Request —
Go through the entries below and write each one out exactly.

Object modeling scripts
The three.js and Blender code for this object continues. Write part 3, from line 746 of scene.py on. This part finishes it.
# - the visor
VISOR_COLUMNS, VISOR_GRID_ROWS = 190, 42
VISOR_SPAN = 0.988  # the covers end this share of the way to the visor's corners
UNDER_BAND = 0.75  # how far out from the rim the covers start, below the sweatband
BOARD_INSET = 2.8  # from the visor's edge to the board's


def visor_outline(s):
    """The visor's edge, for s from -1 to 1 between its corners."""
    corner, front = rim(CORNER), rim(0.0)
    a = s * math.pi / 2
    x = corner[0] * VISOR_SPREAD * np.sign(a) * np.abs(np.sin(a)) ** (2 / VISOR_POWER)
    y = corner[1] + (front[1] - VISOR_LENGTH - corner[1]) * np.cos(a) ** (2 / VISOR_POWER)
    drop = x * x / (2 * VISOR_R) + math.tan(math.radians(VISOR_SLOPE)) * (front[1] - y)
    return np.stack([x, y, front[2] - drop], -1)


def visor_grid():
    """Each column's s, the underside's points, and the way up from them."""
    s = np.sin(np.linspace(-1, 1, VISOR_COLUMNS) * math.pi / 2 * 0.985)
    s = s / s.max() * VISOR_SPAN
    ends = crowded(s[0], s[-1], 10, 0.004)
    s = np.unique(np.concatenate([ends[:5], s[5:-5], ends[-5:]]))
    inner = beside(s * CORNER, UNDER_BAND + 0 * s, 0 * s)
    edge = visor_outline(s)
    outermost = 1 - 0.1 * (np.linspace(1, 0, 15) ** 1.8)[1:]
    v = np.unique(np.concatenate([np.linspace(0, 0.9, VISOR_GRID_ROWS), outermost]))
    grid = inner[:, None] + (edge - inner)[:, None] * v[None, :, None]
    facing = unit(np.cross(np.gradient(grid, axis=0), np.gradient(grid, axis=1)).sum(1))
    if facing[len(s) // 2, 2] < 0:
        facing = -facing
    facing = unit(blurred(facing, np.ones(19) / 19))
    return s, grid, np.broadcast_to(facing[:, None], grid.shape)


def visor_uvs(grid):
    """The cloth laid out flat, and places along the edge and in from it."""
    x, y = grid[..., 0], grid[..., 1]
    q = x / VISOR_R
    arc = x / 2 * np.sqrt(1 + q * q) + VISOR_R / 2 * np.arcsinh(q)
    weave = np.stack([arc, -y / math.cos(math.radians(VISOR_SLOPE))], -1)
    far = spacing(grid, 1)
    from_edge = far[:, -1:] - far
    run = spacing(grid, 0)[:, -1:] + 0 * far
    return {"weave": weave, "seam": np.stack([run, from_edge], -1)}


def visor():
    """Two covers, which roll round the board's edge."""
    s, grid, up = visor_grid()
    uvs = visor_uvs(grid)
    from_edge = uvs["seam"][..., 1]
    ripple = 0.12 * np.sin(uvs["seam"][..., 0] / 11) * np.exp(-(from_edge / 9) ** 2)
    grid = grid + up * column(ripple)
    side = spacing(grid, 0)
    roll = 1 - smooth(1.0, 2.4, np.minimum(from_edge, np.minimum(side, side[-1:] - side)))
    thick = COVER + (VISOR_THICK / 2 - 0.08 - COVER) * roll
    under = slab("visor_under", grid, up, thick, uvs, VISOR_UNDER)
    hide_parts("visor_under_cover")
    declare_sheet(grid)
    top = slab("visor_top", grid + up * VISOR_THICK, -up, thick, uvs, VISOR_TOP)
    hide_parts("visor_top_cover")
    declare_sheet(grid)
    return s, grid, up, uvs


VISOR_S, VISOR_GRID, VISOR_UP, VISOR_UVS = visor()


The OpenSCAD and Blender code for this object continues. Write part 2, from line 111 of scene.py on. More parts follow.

Solution to this exercise —
The three.js and Blender code for this object continues. Write part 3, from line 746 of scene.py on. This part finishes it.
# - the visor
VISOR_COLUMNS, VISOR_GRID_ROWS = 190, 42
VISOR_SPAN = 0.988  # the covers end this share of the way to the visor's corners
UNDER_BAND = 0.75  # how far out from the rim the covers start, below the sweatband
BOARD_INSET = 2.8  # from the visor's edge to the board's


def visor_outline(s):
    """The visor's edge, for s from -1 to 1 between its corners."""
    corner, front = rim(CORNER), rim(0.0)
    a = s * math.pi / 2
    x = corner[0] * VISOR_SPREAD * np.sign(a) * np.abs(np.sin(a)) ** (2 / VISOR_POWER)
    y = corner[1] + (front[1] - VISOR_LENGTH - corner[1]) * np.cos(a) ** (2 / VISOR_POWER)
    drop = x * x / (2 * VISOR_R) + math.tan(math.radians(VISOR_SLOPE)) * (front[1] - y)
    return np.stack([x, y, front[2] - drop], -1)


def visor_grid():
    """Each column's s, the underside's points, and the way up from them."""
    s = np.sin(np.linspace(-1, 1, VISOR_COLUMNS) * math.pi / 2 * 0.985)
    s = s / s.max() * VISOR_SPAN
    ends = crowded(s[0], s[-1], 10, 0.004)
    s = np.unique(np.concatenate([ends[:5], s[5:-5], ends[-5:]]))
    inner = beside(s * CORNER, UNDER_BAND + 0 * s, 0 * s)
    edge = visor_outline(s)
    outermost = 1 - 0.1 * (np.linspace(1, 0, 15) ** 1.8)[1:]
    v = np.unique(np.concatenate([np.linspace(0, 0.9, VISOR_GRID_ROWS), outermost]))
    grid = inner[:, None] + (edge - inner)[:, None] * v[None, :, None]
    facing = unit(np.cross(np.gradient(grid, axis=0), np.gradient(grid, axis=1)).sum(1))
    if facing[len(s) // 2, 2] < 0:
        facing = -facing
    facing = unit(blurred(facing, np.ones(19) / 19))
    return s, grid, np.broadcast_to(facing[:, None], grid.shape)


def visor_uvs(grid):
    """The cloth laid out flat, and places along the edge and in from it."""
    x, y = grid[..., 0], grid[..., 1]
    q = x / VISOR_R
    arc = x / 2 * np.sqrt(1 + q * q) + VISOR_R / 2 * np.arcsinh(q)
    weave = np.stack([arc, -y / math.cos(math.radians(VISOR_SLOPE))], -1)
    far = spacing(grid, 1)
    from_edge = far[:, -1:] - far
    run = spacing(grid, 0)[:, -1:] + 0 * far
    return {"weave": weave, "seam": np.stack([run, from_edge], -1)}


def visor():
    """Two covers, which roll round the board's edge."""
    s, grid, up = visor_grid()
    uvs = visor_uvs(grid)
    from_edge = uvs["seam"][..., 1]
    ripple = 0.12 * np.sin(uvs["seam"][..., 0] / 11) * np.exp(-(from_edge / 9) ** 2)
    grid = grid + up * column(ripple)
    side = spacing(grid, 0)
    roll = 1 - smooth(1.0, 2.4, np.minimum(from_edge, np.minimum(side, side[-1:] - side)))
    thick = COVER + (VISOR_THICK / 2 - 0.08 - COVER) * roll
    under = slab("visor_under", grid, up, thick, uvs, VISOR_UNDER)
    hide_parts("visor_under_cover")
    declare_sheet(grid)
    top = slab("visor_top", grid + up * VISOR_THICK, -up, thick, uvs, VISOR_TOP)
    hide_parts("visor_top_cover")
    declare_sheet(grid)
    return s, grid, up, uvs


VISOR_S, VISOR_GRID, VISOR_UP, VISOR_UVS = visor()


The OpenSCAD and Blender code for this object continues. Write part 2, from line 111 of scene.py on. More parts follow.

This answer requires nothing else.